Goal:
From the data that follows, print exactly the lines starting at the one containing "# The butt plate" and ending at the one containing "obj.parent = None"; include both of them and nothing more.
- - - -
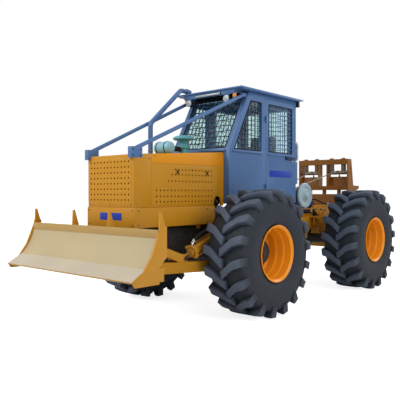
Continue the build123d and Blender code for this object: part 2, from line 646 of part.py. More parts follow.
lift_barrel, lift_rod = cylinder(LIFT_MOUNT, CLEVIS, 690, LIFT_R, LIFT_ROD_R, PIN_R)
lift_turn = degrees(atan2(LIFT_MOUNT[1] - CLEVIS[1], LIFT_MOUNT[0] - CLEVIS[0]))
lift_place = Pos(ARM_X, *LIFT_MOUNT) * Rot(90 + lift_turn, 0, 0)
for kind, shape in (("barrel", lift_barrel), ("rod", lift_rod)):
    placed = lift_place * shape
    save(placed, f"lift_{kind}_left")
    save(mirror(placed, Plane.YZ), f"lift_{kind}_right")

steer_barrel, steer_rod = cylinder(STEER_FRONT, STEER_REAR, STEER_BARREL, STEER_R, STEER_ROD_R, PIN_R)
steer_run = (STEER_REAR[0] - STEER_FRONT[0], STEER_REAR[1] - STEER_FRONT[1], 0)
steer_place = Plane(origin=(*STEER_FRONT, STEER_Z), x_dir=(0, 0, 1), z_dir=steer_run).location
for kind, shape in (("barrel", steer_barrel), ("rod", steer_rod)):
    placed = steer_place * shape
    save(placed, f"steer_{kind}_left")
    save(mirror(placed, Plane.YZ), f"steer_{kind}_right")

# ---------------------------------------------------------------- rear frame
# The rear frame hangs on the centre pin by a bored head. Behind a narrow neck it widens to a decked box that carries
# the winch, the arch and the butt plate, and stands on the rear axle.
head_low = TAIL_BASE + TAIL_T + FACE_GAP
head_high = TAIL_TOP - TAIL_T - FACE_GAP
rear = upright(0, PIVOT_Y, head_low, head_high, HEAD_R)
rear += box(-85, 85, PIVOT_Y + 40, 1980, 740, 1060)
neck_plan = [
    (-85, PIVOT_Y + 60),
    (85, PIVOT_Y + 60),
    (DECK_HALF, 1960),
    (DECK_HALF, 2000),
    (-DECK_HALF, 2000),
    (-DECK_HALF, 1960),
]
for neck_z in (740, 1030):
    rear += floor_plate(neck_plan, neck_z, neck_z + 30)
rear += box(-DECK_HALF, DECK_HALF, 1970, 2000, 740, 1180)
cheek = [
    (1970, 740),
    (1970, 1180),
    (2070, DECK_Z),
    (3640, DECK_Z),
    (3800, 1100),
    (3800, 900),
    (3400, 900),
    (3300, 1010),
    (2440, 1010),
    (2300, 900),
    (2200, 740),
]
rear += pair(side_plate(cheek, DECK_HALF - PLATE, DECK_HALF))
rear += box(-DECK_HALF, DECK_HALF, 2070, 3640, DECK_Z - PLATE, DECK_Z)
rear += box(-TOOL_PAD_HALF, TOOL_PAD_HALF, 2700, 3300, DECK_Z, DECK_Z + 6)
for tube_y, tube_z in ((2250, 860), (3480, 1000)):
    rear += cross_bar(tube_y, tube_z, -DECK_HALF + 5, DECK_HALF - 5, 50)
rear += pair(box(220, DECK_HALF - 5, WHEELBASE - 130, WHEELBASE + 130, AXLE_Z + 60, 1040))
rear -= upright(0, PIVOT_Y, head_low - 1, head_high + 1, PIVOT_PIN_R + RUN_GAP)
rear_ear = [(60, 1500), (282, 1560), (282, 1622), (60, 1650)]
for ear_z in (STEER_Z - EYE_HALF - EYE_GAP - EAR_T, STEER_Z + EYE_HALF + EYE_GAP):
    ear = floor_plate(rear_ear, ear_z, ear_z + EAR_T)
    ear -= upright(0, PIVOT_Y, ear_z - 1, ear_z + EAR_T + 1, HEAD_R - 10)
    rear += pair(ear)
for cap_z in (STEER_Z - 70, STEER_Z + 50):
    rear += pair(upright(*STEER_REAR, cap_z, cap_z + 20, PIN_R))
rear -= REAR_AXLE
save(rear, "rear_frame")

# The winch is a two-bay drum between bearing cheeks, with a round cover over its brake and gears on each side.
winch_side = [
    (2080, DECK_Z),
    (2080, 1400),
    (2120, 1480),
    (2160, 1640),
    (2240, 1690),
    (2360, 1690),
    (2440, 1640),
    (2480, 1480),
    (2520, 1400),
    (2520, DECK_Z),
]
winch = pair(side_plate(winch_side, WINCH_FACE - 70, WINCH_FACE - 40))
winch += box(-WINCH_FACE + 40, WINCH_FACE - 40, 2080, 2520, DECK_Z, DECK_Z + 24)
winch += cross_bar(2110, 1380, -WINCH_FACE + 60, WINCH_FACE - 60, 26)
winch -= cross_bar(WINCH_Y, WINCH_Z, -400, 400, 60 + RUN_GAP)
save(winch, "winch_frame")
cover = cross_bar(WINCH_Y, WINCH_Z, WINCH_FACE - 40, WINCH_FACE, WINCH_R)
cover = chamfer(cover.edges().filter_by(GeomType.CIRCLE).group_by(Axis.X)[-1], 10)
groove = cross_bar(WINCH_Y, WINCH_Z, WINCH_FACE - 8, WINCH_FACE + 1, 150)
groove -= cross_bar(WINCH_Y, WINCH_Z, WINCH_FACE - 8, WINCH_FACE + 1, 92)
cover -= groove
cover += cross_bar(WINCH_Y, WINCH_Z, WINCH_FACE, WINCH_FACE + 24, 58)
save(pair(cover), "winch_covers")
drum = cross_bar(WINCH_Y, WINCH_Z, -WINCH_FACE + 42, WINCH_FACE - 42, 60)
drum += cross_bar(WINCH_Y, WINCH_Z, -280, 280, DRUM_R)
for flange_x in (-283, -9, 265):
    drum += cross_bar(WINCH_Y, WINCH_Z, flange_x, flange_x + 18, 170)
drum += pair(cross_bar(WINCH_Y, WINCH_Z, 30, 245, 140))
save(drum, "winch_drum")

# The arch stands on a box pedestal over the frame's end. Two bays with upright and level rollers lead the ropes
# through it, and raked feet brace its sides.
arch_side = [
    (ARCH_Y, DECK_Z),
    (ARCH_Y, ARCH_TOP),
    (ARCH_Y + 140, ARCH_TOP),
    (ARCH_Y + 220, 1700),
    (3950, 1690),
    (3950, 1650),
    (ARCH_Y + 220, 1560),
    (ARCH_Y + 160, DECK_Z),
]
arch = pair(side_plate(arch_side, ARCH_HALF - PLATE, ARCH_HALF))
arch -= cross_bar(ARCH_Y + 100, 2010, -600, 600, 18)
arch += box(-ARCH_HALF, ARCH_HALF, ARCH_Y, ARCH_Y + 140, ARCH_TOP - 24, ARCH_TOP)
arch += box(-ARCH_HALF, ARCH_HALF, ARCH_Y, ARCH_Y + 24, 2082, ARCH_TOP)
arch += box(-ARCH_HALF, ARCH_HALF, ARCH_Y, ARCH_Y + 190, ARCH_SILL, 1690)
arch += pair(box(78, 98, ARCH_Y, ARCH_Y + 140, 1690, ARCH_TOP))
arch += pair(box(98, ARCH_HALF, ARCH_Y + 120, ARCH_Y + 140, 1690, 1862))
arch += box(-ARCH_HALF, ARCH_HALF, ARCH_Y + 10, ARCH_Y + 130, DECK_Z, 1540)
for tie_x in (-300, 0, 300):
    arch += box(tie_x - 8, tie_x + 8, ARCH_Y + 10, ARCH_Y + 130, 1540, ARCH_SILL)
ROLLER_Y = ARCH_Y + 70
UPRIGHT_ROLLERS = (155.0, 390.0)
UPRIGHT_LOW = 1972.0
LEVEL_Z = 1930.0
LEVEL_PIN_R = 12.0
level_spans = (98.0, ARCH_HALF - PLATE)
for roller_x in UPRIGHT_ROLLERS:
    arch += pair(upright(roller_x, ROLLER_Y, ARCH_TOP, ARCH_TOP + 14, 40))
    arch -= pair(upright(roller_x, ROLLER_Y, ARCH_TOP - 30, ARCH_TOP - 5, 16 + RUN_GAP))
arch += pair(box(98, ARCH_HALF - PLATE, ROLLER_Y + 25, ROLLER_Y + 50, 1964, 1971.7))
arch -= cross_bar(ROLLER_Y, LEVEL_Z, -600, 600, LEVEL_PIN_R + RUN_GAP)
save(arch, "fairlead_arch")
for name, side in (("left", 1), ("right", -1)):
    level = cross_bar(ROLLER_Y, LEVEL_Z, side * (level_spans[0] + 3), side * (level_spans[1] - 3), ROLLER_R)
    level += cross_bar(ROLLER_Y, LEVEL_Z, side * (level_spans[0] - 12), side * (level_spans[1] + 12), LEVEL_PIN_R)
    save(level, f"level_roller_{name}")
    for place, roller_x in zip(("inner", "outer"), UPRIGHT_ROLLERS):
        roller = upright(side * roller_x, ROLLER_Y, UPRIGHT_LOW, ARCH_TOP - 30, 45)
        roller += upright(side * roller_x, ROLLER_Y, ARCH_TOP - 30, ARCH_TOP - 6, 16)
        save(roller, f"upright_roller_{place}_{name}")

# The butt plate is a wide rolled plate behind the wheels that the log butts rest against.
butt_out = [(3800, 1120), (3800, 640), (3860, 520), (3884, 520), (3884, 560), (3824, 660), (3824, 1100), (3860, 1160)]
butt_out += [(3840, 1170)]
butt = side_plate(butt_out, -BUTT_HALF, BUTT_HALF)
for rib_x in (300, 700, 1100):
    butt += pair(side_plate([(3800, 1100), (3740, 1000), (3740, 760), (3800, 660)], rib_x - 8, rib_x + 8))
butt += box(-BUTT_HALF, BUTT_HALF, 3770, 3800, 860, 900)
save(butt, "butt_plate")
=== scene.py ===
import json
import math
import random

import bpy
from mathutils import Matrix, Vector

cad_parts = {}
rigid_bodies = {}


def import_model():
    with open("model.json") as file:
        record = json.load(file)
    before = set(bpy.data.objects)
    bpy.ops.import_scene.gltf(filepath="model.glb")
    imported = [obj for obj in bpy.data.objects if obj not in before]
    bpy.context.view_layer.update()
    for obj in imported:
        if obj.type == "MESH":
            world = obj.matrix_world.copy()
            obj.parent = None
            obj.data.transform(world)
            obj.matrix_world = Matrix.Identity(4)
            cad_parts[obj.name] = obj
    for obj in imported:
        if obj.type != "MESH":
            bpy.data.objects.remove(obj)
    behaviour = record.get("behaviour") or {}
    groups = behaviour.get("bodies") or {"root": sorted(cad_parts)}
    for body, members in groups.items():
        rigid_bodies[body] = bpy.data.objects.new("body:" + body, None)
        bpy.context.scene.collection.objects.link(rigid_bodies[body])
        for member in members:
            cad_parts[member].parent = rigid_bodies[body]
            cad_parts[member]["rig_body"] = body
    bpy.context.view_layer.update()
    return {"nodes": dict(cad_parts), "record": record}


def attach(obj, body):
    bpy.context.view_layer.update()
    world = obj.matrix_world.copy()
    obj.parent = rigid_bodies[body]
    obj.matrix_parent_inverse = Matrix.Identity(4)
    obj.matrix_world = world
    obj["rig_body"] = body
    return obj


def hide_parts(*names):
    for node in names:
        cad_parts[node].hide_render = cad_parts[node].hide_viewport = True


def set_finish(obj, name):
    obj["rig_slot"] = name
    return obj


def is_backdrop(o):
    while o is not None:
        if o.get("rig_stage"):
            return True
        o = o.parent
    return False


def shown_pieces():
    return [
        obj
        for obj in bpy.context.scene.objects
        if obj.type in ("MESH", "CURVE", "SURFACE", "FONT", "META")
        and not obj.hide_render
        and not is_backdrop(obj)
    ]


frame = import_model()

random.seed(7)

# ---- Studio ----------------------------------------------------------------------------------------------
# A wide pale floor under a white sky, a large soft key light ahead of the machine and weaker ones at its
# left side and behind it. The camera stands off the left front corner at chest height.


def tidy_selection():
    """Leaves edit mode with nothing selected."""
    if bpy.context.object and bpy.context.object.mode != "OBJECT":
        bpy.ops.object.mode_set(mode="OBJECT")
    bpy.ops.object.select_all(action="DESELECT")


def add_node(tree, kind, feeds=None, values=None, **properties):
    """A new shader node with its properties, its inputs' plain values and the outputs that feed them."""
    node = tree.nodes.new(kind)
    for key, value in properties.items():
        setattr(node, key, value)
    for key, value in (values or {}).items():
        node.inputs[key].default_value = value
    for key, output in (feeds or {}).items():
        tree.links.new(output, node.inputs[key])
    return node


def straight_to_lens(tree):
    """1 on rays that the camera sends out, also through glass, and 0 on all others."""
    path = add_node(tree, "ShaderNodeLightPath").outputs
    feeds = {0: path["Is Camera Ray"], 1: path["Is Transmission Ray"]}
    return add_node(tree, "ShaderNodeMath", feeds, operation="MAXIMUM").outputs[0]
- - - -
Result for this exercise:
# The butt plate is a wide rolled plate behind the wheels that the log butts rest against.
butt_out = [(3800, 1120), (3800, 640), (3860, 520), (3884, 520), (3884, 560), (3824, 660), (3824, 1100), (3860, 1160)]
butt_out += [(3840, 1170)]
butt = side_plate(butt_out, -BUTT_HALF, BUTT_HALF)
for rib_x in (300, 700, 1100):
    butt += pair(side_plate([(3800, 1100), (3740, 1000), (3740, 760), (3800, 660)], rib_x - 8, rib_x + 8))
butt += box(-BUTT_HALF, BUTT_HALF, 3770, 3800, 860, 900)
save(butt, "butt_plate")
=== scene.py ===
import json
import math
import random

import bpy
from mathutils import Matrix, Vector

cad_parts = {}
rigid_bodies = {}


def import_model():
    with open("model.json") as file:
        record = json.load(file)
    before = set(bpy.data.objects)
    bpy.ops.import_scene.gltf(filepath="model.glb")
    imported = [obj for obj in bpy.data.objects if obj not in before]
    bpy.context.view_layer.update()
    for obj in imported:
        if obj.type == "MESH":
            world = obj.matrix_world.copy()
            obj.parent = None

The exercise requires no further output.